Unresolved Team Disagreements
- Scenario: Team members have differing opinions on a project direction but avoid discussing it openly.
- Impact: As the project progresses, tensions rise, making eventual confrontation more heated and impacting team morale.
Salary Negotiations Postponed
- Scenario: An employee is unhappy with their salary but avoids bringing it up with their manager.
- Impact: The longer they avoid the discussion, the more resentment builds, leading to a tense negotiation or even thoughts of quitting.
Ignored Performance Reviews
- Scenario: A supervisor delays annual reviews to avoid uncomfortable conversations.
- Impact: As more time passes, performance issues compound, making the review more challenging and demoralizing.
Conflict Over Resource Allocation
- Scenario: Departments avoid addressing unequal resource distribution.
- Impact: Over time, dissatisfaction grows, and the eventual conversation involves more departments and becomes a broader organizational issue.
Five ways to minimize conflict avoidance tendencies
- Incremental Exposure: Instead of confronting a large conflict all at once, start with a small, manageable issue. Chunk it down. This gradual exposure can help build confidence and reduce anxiety associated with conflict. This incremental approach is the essence of effective negotiations and mediation.
- Normalize Differences: By recognizing that minor disagreements are a normal part of relationships, you can change their perception of conflict. If the intensity of conflict is viewed as less threatening (a small change compared to the overall relationship), avoidance may decrease.
- Frame Feedback Constructively: When discussing sensitive topics, framing feedback in a positive light (e.g., focusing on growth rather than criticism) can make the conflict s feel less intense. This reframing can help individuals feel more comfortable engaging in discussions.

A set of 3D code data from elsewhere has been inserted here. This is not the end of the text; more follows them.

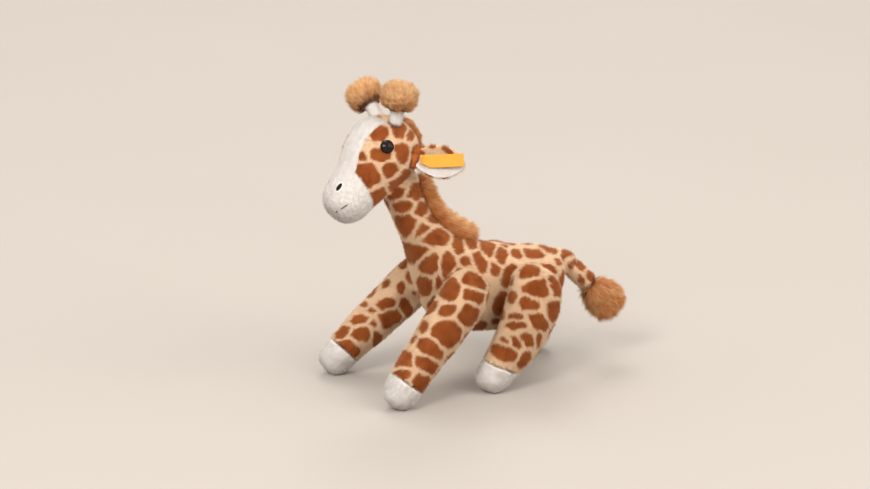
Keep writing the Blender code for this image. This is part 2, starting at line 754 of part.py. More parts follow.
def make_horns():
    for side_name, side in (("left", -1), ("right", 1)):
        out_lean, forward_lean = HORN_LEANS[side_name]
        lean = Matrix.Rotation(-side * out_lean, 3, "X") @ Matrix.Rotation(-forward_lean, 3, "Y")
        stand = pivot(f"horn_pivot_{side_name}", head_pivot, horn_feet[side_name], lean)
        foot = [(HORN_RADIUS * math.cos(turn), -HORN_RADIUS * math.sin(turn)) for turn in QUARTER[:-1]]
        foot.append((0, -HORN_RADIUS))
        round_off = HORN_RADIUS * HORN_ROUNDING_SHARE
        shoulder = [(HORN_RADIUS - round_off, HORN_LENGTH), (HORN_RADIUS, HORN_LENGTH - round_off)]
        profile = [(0, HORN_LENGTH), *shoulder, *foot]
        turned(f"horn_{side_name}", profile, stand, white_plush, steps=SMALL_SIDES)
        base = HORN_LENGTH - TUFT_SEAT
        tuft = sack(
            f"horn_tuft_{side_name}",
            [
                ring(
                    Vector((0, 0, base + TUFT_HEIGHT * place)),
                    Vector((TUFT_WIDTH * width / 2, 0, 0)),
                    Vector((0, TUFT_WIDTH * width / 2, 0)),
                )
                for place, width in TUFT_SHARES
            ],
            stand, fur,
        )
        space = clear_of(HORN_RADIUS, SMALL_SIDES)
        low, high = (0, 0, base - TUFT_SEAT), (0, 0, HORN_LENGTH + GAP)
        boolean(tuft, rod(f"tuft_pocket_{side_name}", space, low, high, stand, sides=SMALL_SIDES))


def ear_grid(name, facing, lift):
    """One open layer of an ear, cupped about its length towards its lining."""
    bm = bmesh.new()
    rows = []
    for place, width in EAR_SHARES:
        row = []
        for across in EAR_ACROSS_SHARES:
            cup = EAR_CUP * across * across * math.sin(math.pi * min(place + EAR_CUP_SHARE, 1))
            height = EAR_HALF_WIDTH * width * across
            row.append(bm.verts.new((EAR_LENGTH * place, facing * (cup + lift), height)))
        rows.append(row)
    for low, high in zip(rows, rows[1:]):
        for index in range(len(low) - 1):
            corners = (low[index], low[index + 1], high[index + 1], high[index])
            bm.faces.new(corners if facing > 0 else corners[::-1])
    return finish_mesh(name, bm)


def cloth(obj, offset):
    """Gives an open layer its thickness, on its lining's side or on its back."""
    solid = obj.modifiers.new("Cloth", "SOLIDIFY")
    solid.thickness = EAR_LAYER
    solid.offset = offset
    return obj


def make_ears():
    for side_name, facing in (("left", -1), ("right", 1)):
        stand = pivot(f"ear_pivot_{side_name}", head_pivot, ear_places[side_name], ear_frames[side_name])
        name = f"ear_back_{side_name}"
        back = cloth(add(name, ear_grid(name, facing, -GAP), stand, plush), -1)
        half = Vector((0, 0, EAR_ROOT_LENGTH / 2))
        fold = rod(f"ear_root_{side_name}", EAR_ROOT_RADIUS, -half, half, stand, sides=SMALL_SIDES)
        boolean(back, fold, "UNION")
        name = f"ear_lining_{side_name}"
        lining = cloth(add(name, ear_grid(name, facing, 0), stand, white_plush), 1)
        space = clear_of(EAR_ROOT_RADIUS, SMALL_SIDES)
        boolean(lining, rod(f"ear_root_space_{side_name}", space, -half, half, stand, sides=SMALL_SIDES))
        if side_name == "left":
            make_label(stand, facing)


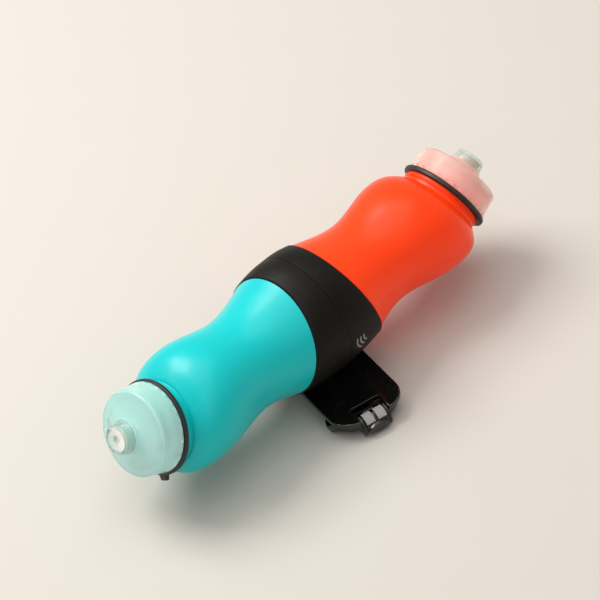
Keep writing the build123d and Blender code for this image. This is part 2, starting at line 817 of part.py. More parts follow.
# ---- lay it down: the clip's jaw flat on Z = 0, the whole centred on the origin ----
boxes = [piece.bounding_box() for piece in pieces.values()]
middle_x = (min(box.min.X for box in boxes) + max(box.max.X for box in boxes)) / 2
middle_y = (min(box.min.Y for box in boxes) + max(box.max.Y for box in boxes)) / 2
lowest = min(box.min.Z for box in boxes)
resting = Pos(-middle_x, -middle_y, -lowest)

for name, piece in pieces.items():
    part = piece.moved(resting)
    part.label = name
    export_step(part, "parts/" + name + ".step")
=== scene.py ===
import json
import math

import bmesh
import bpy
import numpy as np
from bpy.props import FloatProperty, FloatVectorProperty, IntProperty, PointerProperty
from mathutils import Matrix, Vector


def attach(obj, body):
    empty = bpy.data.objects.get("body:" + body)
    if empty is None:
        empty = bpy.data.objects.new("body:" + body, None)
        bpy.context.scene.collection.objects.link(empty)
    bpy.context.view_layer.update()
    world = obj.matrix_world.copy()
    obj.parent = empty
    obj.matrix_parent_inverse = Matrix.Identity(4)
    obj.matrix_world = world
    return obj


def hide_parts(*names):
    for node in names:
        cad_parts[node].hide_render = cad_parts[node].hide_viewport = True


bl_info = {
    "name": "Two-chamber squeeze bottle",
    "version": (1, 0, 0),
    "blender": (4, 5, 0),
    "location": "3D View > Sidebar > Bottle",
    "description": "Builds the looks of a two-chamber squeeze bottle with a belt clip",
    "category": "Object",
}

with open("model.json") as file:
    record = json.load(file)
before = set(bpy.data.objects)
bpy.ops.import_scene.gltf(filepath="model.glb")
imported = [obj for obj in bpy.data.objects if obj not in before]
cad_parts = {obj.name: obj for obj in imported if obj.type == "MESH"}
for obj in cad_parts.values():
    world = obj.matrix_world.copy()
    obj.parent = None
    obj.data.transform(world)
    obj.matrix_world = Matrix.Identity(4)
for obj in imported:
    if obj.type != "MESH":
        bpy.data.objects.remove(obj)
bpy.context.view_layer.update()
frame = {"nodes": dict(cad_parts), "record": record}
MM = 0.001
JOINTS = {j["name"]: j for j in frame["record"]["behaviour"]["joints"]}


# ---- the bottle's own axes, read from the joints: X along the bottle, Z up from the clip ----
NECK_LEAN = math.radians(22.0)
SWIVEL_DEPTH = 33.0
SWIVEL_OFFSET = 2.5


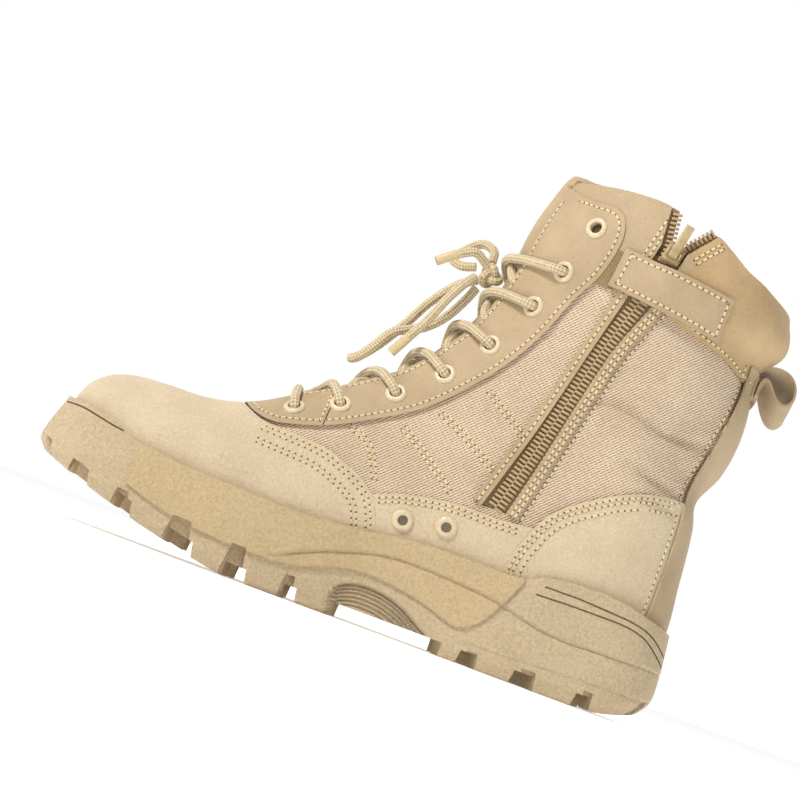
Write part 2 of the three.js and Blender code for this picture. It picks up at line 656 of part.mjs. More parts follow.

- Awareness of Sensitivity Levels: By understanding their (and your own) threshold for conflict, you can work on increasing their tolerance for discomfort. If you recognize that they can handle slightly more intense discussions, they might be less likely to avoid conflict altogether. Self-awareness is at the core of becoming a better conflict resolver.
- Create Safe Spaces for Dialogue: Establishing environments where open communication is encouraged can help diminish the perceived intensity of conflict. This can help individuals and teams feel more secure in discussing their concerns without fear of severe repercussions. Psychological safety is required to foster healthy teams and workplaces.
Applying these strategies can help you gradually shift the perception of conflict, enabling engagement rather than avoidance.